#### [Given problem]
Give the listing below again in full, exactly as written.

— START OF Supplied material —

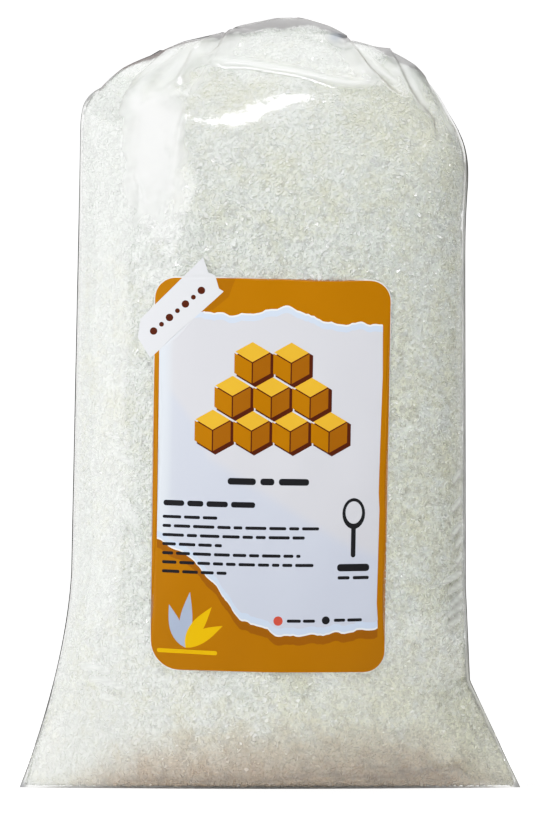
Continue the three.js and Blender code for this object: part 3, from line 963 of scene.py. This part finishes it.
def mouth_flap():
    """The flap as one closed sheet: its outer side is pleated, and its inner side follows the bag."""
    across, down = np.meshgrid(np.linspace(-1, 1, FLAP_COLUMNS + 1), np.linspace(0, 1, FLAP_ROWS + 1))
    half = FLAP_HALF_TOP + (FLAP_HALF_BOTTOM - FLAP_HALF_TOP) * down
    x = FLAP_MIDDLE * (1 - 0.4 * down) + across * half * (1 - 0.35 * ramp(down, 0.12))
    z = FLAP_TOP - (FLAP_TOP - FLAP_BOTTOM) * down + 0.5 * np.sin(across * 5.0) * down
    edge = 1.0 - np.abs(across) ** 8
    y = skin_depth(x, z) + FLAP_LIFT
    # The pleats are sharp near the neck and soft at the cut end.
    fine = np.abs(np.sin(across * 9.5 + 0.7 * np.sin(down * 2.0)))
    pleats = 0.55 * fine**0.6 * (1.0 - 0.55 * down) + 0.25 * np.sin(across * 4.1 + 1.1)
    outer = np.stack([x, y + FLAP_THICKNESS + edge * (0.5 + pleats), z], axis=2)
    inner = np.stack([x, y, z], axis=2)
    count = FLAP_COLUMNS + 1
    points = np.concatenate([outer.reshape(-1, 3), inner.reshape(-1, 3)])
    other = (FLAP_ROWS + 1) * count
    faces, corners = grid(FLAP_ROWS, FLAP_COLUMNS, count, 0.0, FLAP_MAP)
    inner_side = grid(FLAP_ROWS, FLAP_COLUMNS, count, 0.5, FLAP_MAP, other, True)
    faces, corners = faces + inner_side[0], corners + inner_side[1]
    # The rim, all the way round.
    loop = list(range(FLAP_COLUMNS + 1))
    loop += [row * count + FLAP_COLUMNS for row in range(1, FLAP_ROWS + 1)]
    loop += [FLAP_ROWS * count + i for i in range(FLAP_COLUMNS - 1, -1, -1)]
    loop += [row * count for row in range(FLAP_ROWS - 1, 0, -1)]
    for step, (a, b) in enumerate(zip(loop, loop[1:] + loop[:1])):
        faces.append((b, a, other + a, other + b))
        left, right = step / len(loop), (step + 1) / len(loop)
        corners.append(((right, 0.99), (left, 0.99), (left, 1.0), (right, 1.0)))
    mesh = mapped_mesh("mouth_flap", points, faces, corners)
    mesh.shade_smooth()
    lines = 0.35 + 0.25 * fine**8 + 0.3 * ease(down, 0.94, 1.0)
    paint_haze_and_light(mesh, np.full((*lines.shape, 3), 0.62), lines)
    return mesh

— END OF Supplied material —

#### [Exercise answer]
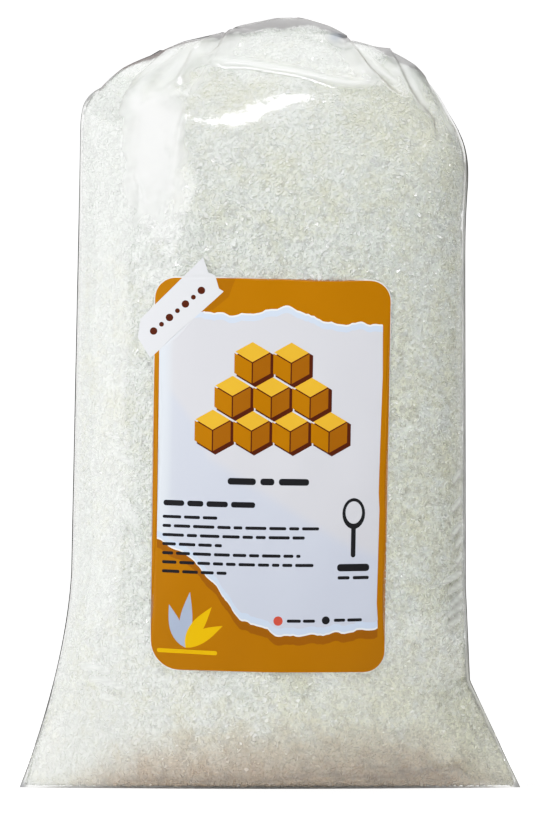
Continue the three.js and Blender code for this object: part 3, from line 963 of scene.py. This part finishes it.
def mouth_flap():
    """The flap as one closed sheet: its outer side is pleated, and its inner side follows the bag."""
    across, down = np.meshgrid(np.linspace(-1, 1, FLAP_COLUMNS + 1), np.linspace(0, 1, FLAP_ROWS + 1))
    half = FLAP_HALF_TOP + (FLAP_HALF_BOTTOM - FLAP_HALF_TOP) * down
    x = FLAP_MIDDLE * (1 - 0.4 * down) + across * half * (1 - 0.35 * ramp(down, 0.12))
    z = FLAP_TOP - (FLAP_TOP - FLAP_BOTTOM) * down + 0.5 * np.sin(across * 5.0) * down
    edge = 1.0 - np.abs(across) ** 8
    y = skin_depth(x, z) + FLAP_LIFT
    # The pleats are sharp near the neck and soft at the cut end.
    fine = np.abs(np.sin(across * 9.5 + 0.7 * np.sin(down * 2.0)))
    pleats = 0.55 * fine**0.6 * (1.0 - 0.55 * down) + 0.25 * np.sin(across * 4.1 + 1.1)
    outer = np.stack([x, y + FLAP_THICKNESS + edge * (0.5 + pleats), z], axis=2)
    inner = np.stack([x, y, z], axis=2)
    count = FLAP_COLUMNS + 1
    points = np.concatenate([outer.reshape(-1, 3), inner.reshape(-1, 3)])
    other = (FLAP_ROWS + 1) * count
    faces, corners = grid(FLAP_ROWS, FLAP_COLUMNS, count, 0.0, FLAP_MAP)
    inner_side = grid(FLAP_ROWS, FLAP_COLUMNS, count, 0.5, FLAP_MAP, other, True)
    faces, corners = faces + inner_side[0], corners + inner_side[1]
    # The rim, all the way round.
    loop = list(range(FLAP_COLUMNS + 1))
    loop += [row * count + FLAP_COLUMNS for row in range(1, FLAP_ROWS + 1)]
    loop += [FLAP_ROWS * count + i for i in range(FLAP_COLUMNS - 1, -1, -1)]
    loop += [row * count for row in range(FLAP_ROWS - 1, 0, -1)]
    for step, (a, b) in enumerate(zip(loop, loop[1:] + loop[:1])):
        faces.append((b, a, other + a, other + b))
        left, right = step / len(loop), (step + 1) / len(loop)
        corners.append(((right, 0.99), (left, 0.99), (left, 1.0), (right, 1.0)))
    mesh = mapped_mesh("mouth_flap", points, faces, corners)
    mesh.shade_smooth()
    lines = 0.35 + 0.25 * fine**8 + 0.3 * ease(down, 0.94, 1.0)
    paint_haze_and_light(mesh, np.full((*lines.shape, 3), 0.62), lines)
    return mesh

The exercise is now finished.